Light rain began to fall, easily shed by my sleeping bag, but as the drops grew globular and cold, I began to feel seepage inside my cocoon. Like an anxious caterpillar halfway through metamorphasis, I poked my head outside to survey the situation. Spooked by what I saw, I burst from my wrap prematurely, naked and wingless. Small, muddy rivers had formed around me, growing more voluminous with each compounded drop shed from the mountains above. The island on which my stuff sat was slowly washing away, as was my bike, leaning on the rapidly eroding bank. Hindsight mocked my ignorance with bellowslike laughs (flash/crack), illuminating the brutal truth of camping in a dried-up riverbed in the middle of the desert. Flash flood, idiot.

Splashing knee-deep through the thick, bubbling river, I heaved my bike halfway up a solid embankment. Too low and I'd be washed away. Too high and I'd be lit up (flash/crack). Hurriedly wading back to the island, I rescued my marooned sleeping gear, totally soaked and useless, of course. A quick scan of the basin through wet, foggy glasses convinced me that I had gathered everything. Back at the bank, I had to find shelter. The coat of adrenaline that had dampened my shivers withered in the pouring rain as I crouched, fetally, next to some spiny bushes.
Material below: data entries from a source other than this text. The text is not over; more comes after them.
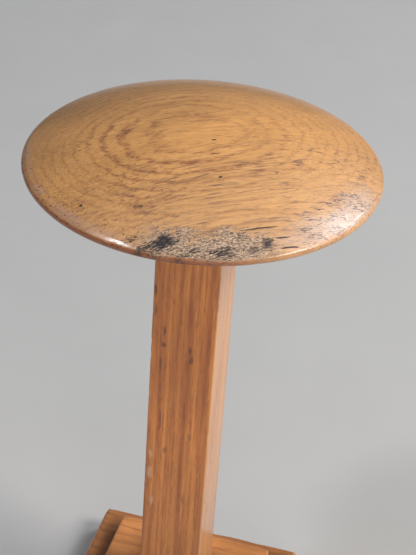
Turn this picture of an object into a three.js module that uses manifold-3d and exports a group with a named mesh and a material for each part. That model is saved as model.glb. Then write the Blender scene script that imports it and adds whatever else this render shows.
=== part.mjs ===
// A countertop hat stand in oak: a turned, domed mushroom top on a square post,
// standing on a two-step square plinth. A hardwood dowel joins the top to the post,
// a stub tenon seats the post in the upper plinth, and slotted wood screws driven
// from underneath pull the two plinth boards and the post together.
//
// Units are millimetres, +Z is up, and the origin is the middle of the underside.

import * as THREE from "three";
import { mergeVertices } from "three/addons/utils/BufferGeometryUtils.js";
import Module from "manifold-3d";

// ---- driving dimensions ----

const TOP_DIAMETER = 153;
const TOP_THICKNESS = 20;
const RIM_HEIGHT = 5; // the rounded edge, from the underside to the shoulder
const RIM_UNDERCUT = 3.5; // how far the flat underside stops short of the rim
const SHOULDER_INSET = 1.8; // how far the shoulder lies inside the widest circle
const SHOULDER_SLOPE = (27 * Math.PI) / 180; // of the dome, where it meets the shoulder
const POST_WIDTH = 30;
const POST_HEIGHT = 246.5; // from the plinth to the underside of the top
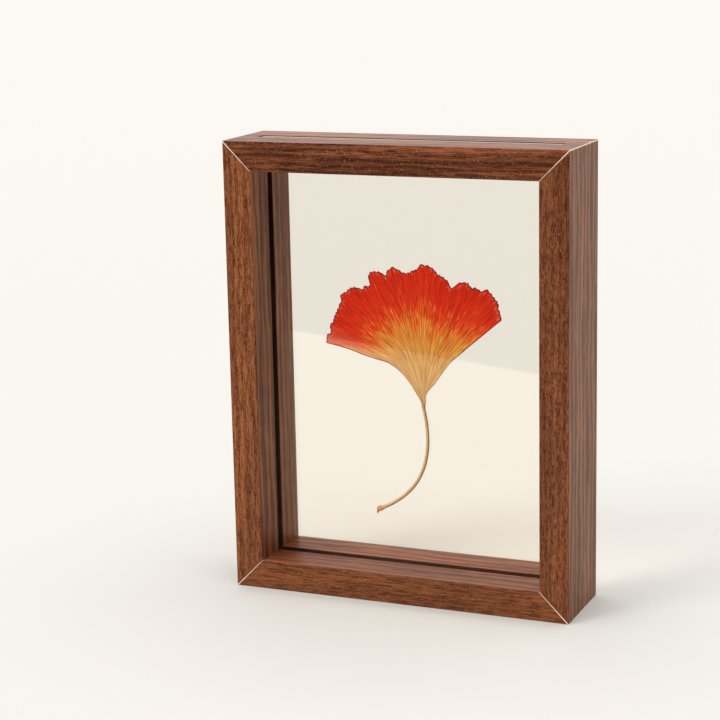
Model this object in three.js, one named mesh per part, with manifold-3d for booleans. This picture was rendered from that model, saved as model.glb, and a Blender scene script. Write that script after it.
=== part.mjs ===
// A free-standing wooden frame that holds one pressed ginkgo leaf between two clear panes.
// Four mitred wood members carry a groove at mid-depth. The panes drop into it through a slot
// in the top rail, and the leaf lies flat between them, seen from the front and from the back.
//
// Millimetres, +Z up, front towards -Y. The origin is the middle of the underside.

import * as THREE from 'three';
import { mergeVertices } from 'three/addons/utils/BufferGeometryUtils.js';
import Module from 'manifold-3d';

// Frame
const FRAME_WIDTH = 180;
const FRAME_HEIGHT = 232;
const FRAME_DEPTH = 47;
const FACE_WIDTH = 15;
const MITRE_GAP = 0.3;

// Groove for the panes, which the slot in the top rail continues upwards
const GROOVE_DEPTH = 5;
const GROOVE_WIDTH = 7;

// Panes
const PANE_THICKNESS = 2.5;
const PANE_SIDE_GAP = 0.5;
const PANE_FLOOR_GAP = 0.3;
const PANE_BELOW_TOP = 0.3;

// Leaf
const LEAF_THICKNESS = 0.4;
const LEAF_GAP = 0.3;
const NECK = new THREE.Vector2(7.5, 98);
const STALK_WIDTH = 1.7;
const KNOB_WIDTH = 3;
const SPUR_LENGTH = 2.8;
const MARGIN_STEPS = 2;
const EDGE_STEPS = 2;
const STALK_STEPS = 24;

// Wavy outer margin of the blade, from its left tip to its right tip. Each point is the angle
// from straight up, in degrees, and the distance from the neck.
const MARGIN = [
  [-61.3, 61], [-58.6, 62.3], [-57.3, 62.6], [-55.6, 61.9], [-54.4, 62.2], [-53.7, 63.8],
  [-52.8, 64.2], [-50.7, 64.1], [-49.2, 64.8], [-47.4, 65.6], [-45.3, 66.2], [-43.4, 67.1],
  [-41.3, 68.2], [-40.4, 69], [-39.6, 70.6], [-38.5, 70.9], [-36.7, 70.4], [-34.5, 70.7],
  [-32.7, 70.2], [-31.3, 69.2], [-29.7, 67.2], [-28.5, 67.5], [-27.4, 67.8], [-25.4, 67],
  [-25, 68.4], [-24.6, 71.1], [-23.9, 72.3], [-22.5, 73], [-20.7, 72.4], [-18.6, 71.2],
  [-17.5, 69.3], [-16.6, 69.5], [-15.7, 71], [-14.1, 72], [-12.6, 72.1], [-11.1, 70.8],
  [-9.6, 69.3], [-8, 68.4], [-5.9, 68.7], [-4.4, 69.6], [-3, 69.8], [-2.4, 70.8],
  [-1.2, 72.2], [0.1, 72.7], [0.9, 72], [2.2, 72.2], [3.7, 71.3], [5.5, 69.8],
  [6.3, 68.6], [8.3, 67.9], [10.1, 67], [11.9, 65.6], [12.9, 64.2], [13.8, 63],
  [15, 65.1], [16.7, 67.2], [18.4, 68.2], [20.2, 68.6], [21.6, 67.6], [22.6, 67.3],
  [24.2, 68.2], [26.6, 67.8], [27.5, 69.2], [29, 70.2], [30.6, 69.6], [32.8, 68.8],
  [34.6, 68.2], [35.9, 67.4], [36.7, 65.9], [38.2, 64.7], [39.9, 63.5], [41.3, 62.3],
];

// The blade's two lower edges, from the stalk out to the tips, and the four control points of
// the stalk's centre line, all measured from the neck
const LEFT_EDGE = [
  [-0.8, 0], [-4.3, 6.1], [-8.3, 11.9], [-13.1, 17.1], [-19.1, 20.9], [-25.9, 22.6],
  [-32.8, 24.3], [-39.5, 26.4], [-46.4, 28], [-53.5, 29.3],
];
const RIGHT_EDGE = [
  [0.4, 0], [1, 6.4], [5.8, 12.4], [9.9, 18.2], [14.3, 23.7], [19.6, 28.4],
  [24.9, 33], [30.3, 37.6], [35.7, 42.2], [41.1, 46.8],
];
const STALK = [
  new THREE.Vector2(-0.9, 0),
  new THREE.Vector2(4.5, -22),
  new THREE.Vector2(1.6, -44.8),
  new THREE.Vector2(-26.2, -56.1),
];

// Finishes
const WALNUT = new THREE.MeshStandardMaterial({ color: 0x784b30, roughness: 0.5, metalness: 0 });
const WALNUT_WARM = new THREE.MeshStandardMaterial({ color: 0x875537, roughness: 0.5, metalness: 0 });
const CLEAR = new THREE.MeshStandardMaterial({
  color: 0xf4f7f5,
  roughness: 0.03,
  metalness: 0,
  transparent: true,
  opacity: 0.2,
});
const LEAF_RED = new THREE.MeshStandardMaterial({ color: 0xd63a1c, roughness: 0.65, metalness: 0 });

const wasm = await Module();
wasm.setup();

// Turns a closed geometry into a solid that can be joined or cut.
function toSolid(geometry) {
  const bare = geometry.clone();
  bare.deleteAttribute('normal');
  bare.deleteAttribute('uv');
  const merged = mergeVertices(bare, 1e-4);
  return new wasm.Manifold(new wasm.Mesh({
    numProp: 3,
    vertProperties: new Float32Array(merged.attributes.position.array),
    triVerts: new Uint32Array(merged.index.array),
  }));
}

// Turns a solid back into a geometry with its own normals.
function toGeometry(solid) {
  const mesh = solid.getMesh();
  const geometry = new THREE.BufferGeometry();
  geometry.setAttribute('position', new THREE.BufferAttribute(mesh.vertProperties, 3));
  geometry.setIndex(new THREE.BufferAttribute(mesh.triVerts, 1));
  geometry.computeVertexNormals();
  return geometry;
}

function namedMesh(name, geometry, material) {
  const mesh = new THREE.Mesh(geometry, material);
  mesh.name = name;
  return mesh;
}

// Extrudes a front-view outline, drawn in X and Z, over a thickness centred on the plane Y = 0.
function plateFromOutline(outline, thickness) {
  const geometry = new THREE.ExtrudeGeometry(outline, { depth: thickness, bevelEnabled: false });
  geometry.rotateX(Math.PI / 2);
  geometry.translate(0, thickness / 2, 0);
  return geometry;
}

// The space that the grooves and the slot take out of the four members together: it stands on
// the floor of the bottom rail's groove and goes up through the top rail.
function grooveSpace() {
  const floor = FACE_WIDTH - GROOVE_DEPTH;
  const height = FRAME_HEIGHT - floor + 1;
  const width = FRAME_WIDTH - 2 * floor;
  const geometry = new THREE.BoxGeometry(width, GROOVE_WIDTH, height);
  geometry.translate(0, 0, floor + height / 2);
  return toSolid(geometry);
}

// One member: its mitred outline in front view, as deep as the frame, with the groove cut out.
function frameMember(corners, groove) {
  const outline = new THREE.Shape(corners.map(([x, z]) => new THREE.Vector2(x, z)));
  const bar = toSolid(plateFromOutline(outline, FRAME_DEPTH));
  return toGeometry(bar.subtract(groove));
}

// Corners of the bottom rail, short sides mitred at 45 degrees.
function railCorners() {
  const half = FRAME_WIDTH / 2;
  const setback = (MITRE_GAP / 2) * Math.SQRT2;
  return [
    [-half + setback, 0],
    [half - setback, 0],
    [half - FACE_WIDTH - setback, FACE_WIDTH],
    [-half + FACE_WIDTH + setback, FACE_WIDTH],
  ];
}

// Corners of the right stile, short sides mitred at 45 degrees.
function stileCorners() {
  const half = FRAME_WIDTH / 2;
  const setback = (MITRE_GAP / 2) * Math.SQRT2;
  return [
    [half, setback],
    [half, FRAME_HEIGHT - setback],
    [half - FACE_WIDTH, FRAME_HEIGHT - FACE_WIDTH - setback],
    [half - FACE_WIDTH, FACE_WIDTH + setback],
  ];
}

// The same corners on the other side of the frame, taken in reverse so that they still run
// anticlockwise.
function mirrored(corners, mirror) {
  return corners.map(mirror).reverse();
}

function frameMembers() {
  const groove = grooveSpace();
  const bottom = railCorners();
  const top = mirrored(bottom, ([x, z]) => [x, FRAME_HEIGHT - z]);
  const right = stileCorners();
  const left = mirrored(right, ([x, z]) => [-x, z]);
  return [
    namedMesh('frame_bottom_rail', frameMember(bottom, groove), WALNUT),
    namedMesh('frame_left_stile', frameMember(left, groove), WALNUT_WARM),
    namedMesh('frame_right_stile', frameMember(right, groove), WALNUT),
    namedMesh('frame_top_rail', frameMember(top, groove), WALNUT),
  ];
}

// One clear pane, standing just above the groove's floor, side -1 in front and 1 behind.
function pane(name, side) {
  const floor = FACE_WIDTH - GROOVE_DEPTH + PANE_FLOOR_GAP;
  const height = FRAME_HEIGHT - PANE_BELOW_TOP - floor;
  const width = FRAME_WIDTH - 2 * (FACE_WIDTH - GROOVE_DEPTH) - 2 * PANE_SIDE_GAP;
  const mesh = namedMesh(name, new THREE.BoxGeometry(width, PANE_THICKNESS, height), CLEAR);
  const offset = LEAF_THICKNESS / 2 + LEAF_GAP + PANE_THICKNESS / 2;
  mesh.position.set(0, side * offset, floor + height / 2);
  return mesh;
}

// The margin as a smooth curve through its points, measured from the neck.
function marginPoints() {
  const points = MARGIN.map(([degrees, radius]) => {
    const angle = THREE.MathUtils.degToRad(degrees);
    return new THREE.Vector2(radius * Math.sin(angle), radius * Math.cos(angle));
  });
  return new THREE.SplineCurve(points).getPoints(MARGIN_STEPS * (points.length - 1));
}

// A lower edge as a smooth curve, without its two ends: the first lies on the stalk and the
// last on the margin.
function edgePoints(edge) {
  const points = edge.map(([x, z]) => new THREE.Vector2(x, z));
  const curve = new THREE.SplineCurve(points).getPoints(EDGE_STEPS * (points.length - 1));
  return curve.slice(EDGE_STEPS, -1);
}

// Half the stalk's width at a place along it, from 0 at the neck to 1 at the knob.
function stalkHalfWidth(place) {
  const swell = THREE.MathUtils.smoothstep(place, 0.93, 1);
  return THREE.MathUtils.lerp(STALK_WIDTH, KNOB_WIDTH, swell) / 2;
}

// One side of the stalk, from the neck down to the knob: side 1 is its right, -1 its left.
function stalkSide(side) {
  const centre = new THREE.CubicBezierCurve(...STALK);
  return Array.from({ length: STALK_STEPS + 1 }, (_, step) => {
    const place = step / STALK_STEPS;
    const along = centre.getTangent(place);
    const across = new THREE.Vector2(-along.y, along.x).multiplyScalar(side * stalkHalfWidth(place));
    return centre.getPoint(place).add(across);
  });
}

// The short pointed spur under the knob, drawn between the two sides of the stalk.
function spur() {
  const root = STALK[3].clone().add(new THREE.Vector2(-KNOB_WIDTH / 2, 0));
  const tip = STALK[3].clone().add(new THREE.Vector2(-KNOB_WIDTH / 3, -SPUR_LENGTH));
  return [root, tip];
}

// The whole leaf in one outline, anticlockwise: down the blade's left edge, round the stalk,
// up the right edge and back along the margin.
function leafOutline() {
  const points = [
    ...edgePoints(LEFT_EDGE).reverse(),
    ...stalkSide(-1),
    ...spur(),
    ...stalkSide(1).reverse(),
    ...edgePoints(RIGHT_EDGE),
    ...marginPoints().reverse(),
  ];
  return new THREE.Shape(points.map((point) => point.add(NECK)));
}

const frame = new THREE.Group();
frame.add(...frameMembers());
frame.add(pane('front_pane', -1));
frame.add(pane('back_pane', 1));
frame.add(namedMesh('ginkgo_leaf', plateFromOutline(leafOutline(), LEAF_THICKNESS), LEAF_RED));

export default frame;
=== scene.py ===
"""A free-standing walnut frame with one pressed ginkgo leaf between two clear panes.

The file follows the frame as it is put together: the four mitred members, the panes that drop
in through the slot in the top rail, the leaf between them, and last the studio around it.
Metres, +Z up, front towards -Y, origin in the middle of the underside.
"""

import bmesh
import bpy
import numpy as np
from mathutils import Matrix, Vector


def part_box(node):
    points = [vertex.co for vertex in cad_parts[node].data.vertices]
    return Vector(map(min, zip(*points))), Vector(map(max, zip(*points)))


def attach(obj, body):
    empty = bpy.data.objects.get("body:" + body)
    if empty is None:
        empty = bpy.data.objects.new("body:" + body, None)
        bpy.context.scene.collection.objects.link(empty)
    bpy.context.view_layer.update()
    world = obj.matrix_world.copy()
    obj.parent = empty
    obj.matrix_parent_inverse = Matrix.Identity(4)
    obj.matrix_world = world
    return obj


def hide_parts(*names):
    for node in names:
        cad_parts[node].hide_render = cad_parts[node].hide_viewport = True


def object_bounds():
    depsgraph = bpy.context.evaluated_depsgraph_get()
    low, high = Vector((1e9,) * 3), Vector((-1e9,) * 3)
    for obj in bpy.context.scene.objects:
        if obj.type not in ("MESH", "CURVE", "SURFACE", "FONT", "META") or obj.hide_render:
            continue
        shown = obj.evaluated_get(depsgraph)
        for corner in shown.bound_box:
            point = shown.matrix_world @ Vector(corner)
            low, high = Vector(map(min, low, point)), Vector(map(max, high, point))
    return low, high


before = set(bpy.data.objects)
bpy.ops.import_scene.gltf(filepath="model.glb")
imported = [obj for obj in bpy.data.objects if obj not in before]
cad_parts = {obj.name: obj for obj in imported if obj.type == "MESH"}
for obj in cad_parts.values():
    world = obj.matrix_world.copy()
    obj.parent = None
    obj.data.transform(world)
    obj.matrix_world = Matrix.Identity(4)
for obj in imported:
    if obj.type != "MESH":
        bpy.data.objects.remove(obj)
cad_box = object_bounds()

# Stiles and bottom rail
# Bars of fibreboard with a walnut surface, ploughed with one groove for the panes and cut at
# 45 degrees. The cut breaks the surface's edge, so a pale hairline of core shows at each mitre.

MM = 0.001
LOW, HIGH = cad_box
WIDTH = HIGH.x - LOW.x
DEPTH = HIGH.y - LOW.y
HEIGHT = HIGH.z - LOW.z
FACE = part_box("frame_bottom_rail")[1].z
PANE_PLAY = 0.5 * MM
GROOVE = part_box("back_pane")[1].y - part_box("front_pane")[0].y + 2 * PANE_PLAY
GROOVE_FLOOR = WIDTH / 2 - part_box("front_pane")[1].x - PANE_PLAY
EDGE_RADIUS = 0.4 * MM
FLOOR_RADIUS = 0.2 * MM
ARC_STEPS = 6

# Half the gap at a glued mitre, the two bevels that its cut edges have, and how many times
# further the bevel runs back on the outer face.
JOINT_GAP = 0.03 * MM
BROKEN_EDGE = 0.13 * MM
CRISP_EDGE = 0.05 * MM
CORNER_RUN = 2.6

# A side of a member faces the opening when it lies further in than the lip's start, and deeper
# than a skin under the front and back.
LIP_START = 5 * MM
FACE_SKIN = 1 * MM


def round_corners(corners, radii):
    """A closed right-angled outline with each corner P rounded. With a and b the unit vectors
    to the neighbours and r the radius, the arc is P + (a + b) r - b r cos(t) - a r sin(t)."""
    corners = np.asarray(corners, float)
    radii = np.asarray(radii, float)[:, None, None]
    before = np.roll(corners, 1, 0) - corners
    after = np.roll(corners, -1, 0) - corners
    a = (before / np.linalg.norm(before, axis=1, keepdims=True))[:, None]
    b = (after / np.linalg.norm(after, axis=1, keepdims=True))[:, None]
    t = np.linspace(0, np.pi / 2, ARC_STEPS)[None, :, None]
    arcs = corners[:, None] + radii * (a + b - b * np.cos(t) - a * np.sin(t))
    return arcs.reshape(-1, 2)


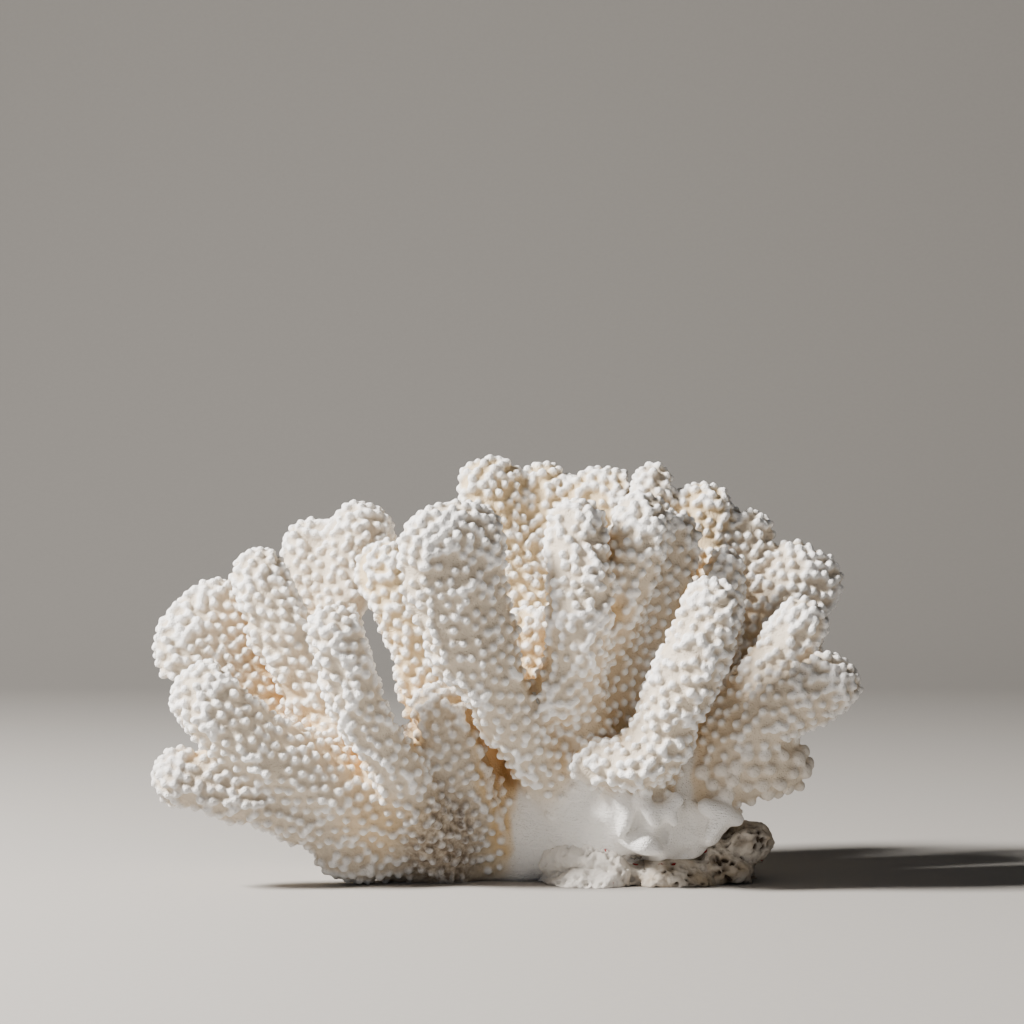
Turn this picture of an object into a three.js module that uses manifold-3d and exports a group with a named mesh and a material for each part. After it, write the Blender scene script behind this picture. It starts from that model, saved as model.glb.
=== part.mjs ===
// Cat's paw coral: the bleached skeleton of one colony. Flattened branches with club or paddle ends fan
// out from two stems that stand on a lump of reef rock, and lumps cover them from fork to tip.
// Millimetres, +Z up. The fan spreads along X and its open front faces -Y.
import * as THREE from "three";
import Module from "manifold-3d";

const wasm = await Module();
wasm.setup();

// Driving dimensions
const LUMP_PITCH = 11.4; // from one lump's top to the hollow beside it, along a branch's end
const ROOT_PITCH = 20; // the same near the root, where the skeleton is smoother
const LUMP_RISE = 1.7; // a lump's top above the hollows round it
const WAVE_RISE = 0.9; // slow swelling of the skin from place to place
const FORK_GAP = 0.35; // left between two pieces that meet at a fork
const SECTION_POWER = 2.4; // 2 is an ellipse, and more is a flatter paddle with fuller edges
const TIP_POWER = 2.5; // the same for a branch end, seen on its flat side
const TIP_STEPS = [0.45, 0.82]; // rings of the rounded end, as shares of its length
const SMOOTH_ROOT = 0.3; // share of a branch that lumps take to reach their full height
const BONE_WHITE = 0xf3ede0;
const BONE_CREAM = 0xead9bd;
const OLD_BONE = 0xb9ab96;
const ROCK_GREY = 0xcfc6b8;

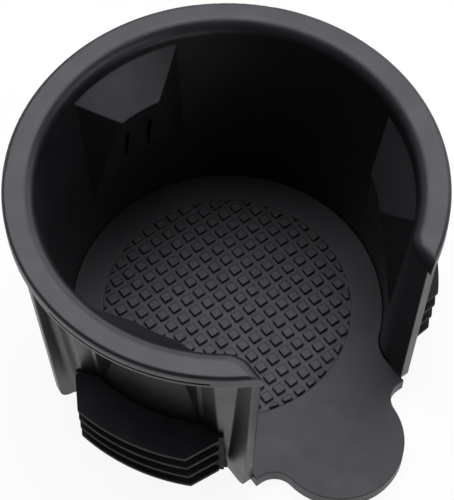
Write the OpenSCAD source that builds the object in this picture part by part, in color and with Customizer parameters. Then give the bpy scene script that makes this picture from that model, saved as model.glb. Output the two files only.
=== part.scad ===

Scrambling through cold, muddy gear-stew, I tore out my tent and carefully assembled the tent poles with one eye on the sky (flash/crack). Hilariously pitched on an uncomfortable slope, I nestled into the sticky, crackling embrace of an emergency blanket. From inside, as the river lapped at the vestibule, I laughed, humbly acknowledging my error, gratefully realizing my fortune at having escaped the vomitous discharge of an overwatered landscape.